Entrepreneurship has declined among young adults, partly because student loan payments make the financial risks of starting a business prohibitive. The "follow your passion" advice that previous generations could afford to take has been replaced by "choose a major that pays enough to service your loans."

The psychological impact is equally significant. Previous generations viewed college as an investment in their future; current students often view it as a necessary evil that saddles them with debt they're not sure they can repay.

What We Lost Along the Way

The transformation of higher education from a public good to a private commodity represents one of the most dramatic policy shifts in modern American history. We moved from a system where society invested in educating its citizens to one where individuals mortgage their futures for the privilege of learning.

The old system wasn't perfect—it excluded many students who deserved access to higher education. But it demonstrated that affordable college was not only possible but practical. Other developed countries still operate on similar models, proving that the American approach is a choice, not an inevitability.

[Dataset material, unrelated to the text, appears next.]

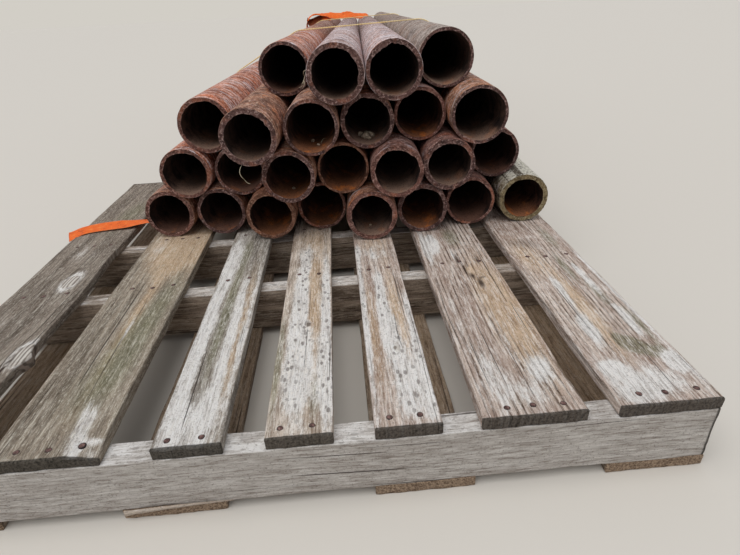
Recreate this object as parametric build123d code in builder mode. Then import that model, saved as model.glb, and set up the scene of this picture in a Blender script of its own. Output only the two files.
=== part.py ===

The Generation That Got Away

Students who graduated between 1960 and 1980 experienced something that now seems almost mythical: debt-free higher education financed by summer jobs and part-time work. They entered the job market with clean financial slates and the freedom to make career choices based on interest and opportunity rather than debt service requirements.

That generation built much of modern America—they became the entrepreneurs, teachers, artists, and public servants who shaped the country for decades. They had the luxury of taking risks because they weren't carrying the financial burden that constrains their children and grandchildren.

The next time someone suggests that today's students should just work their way through college like previous generations did, remind them: the math doesn't work anymore. We've fundamentally changed the economics of higher education, and pretending otherwise ignores one of the most dramatic shifts in American economic life in the past 50 years.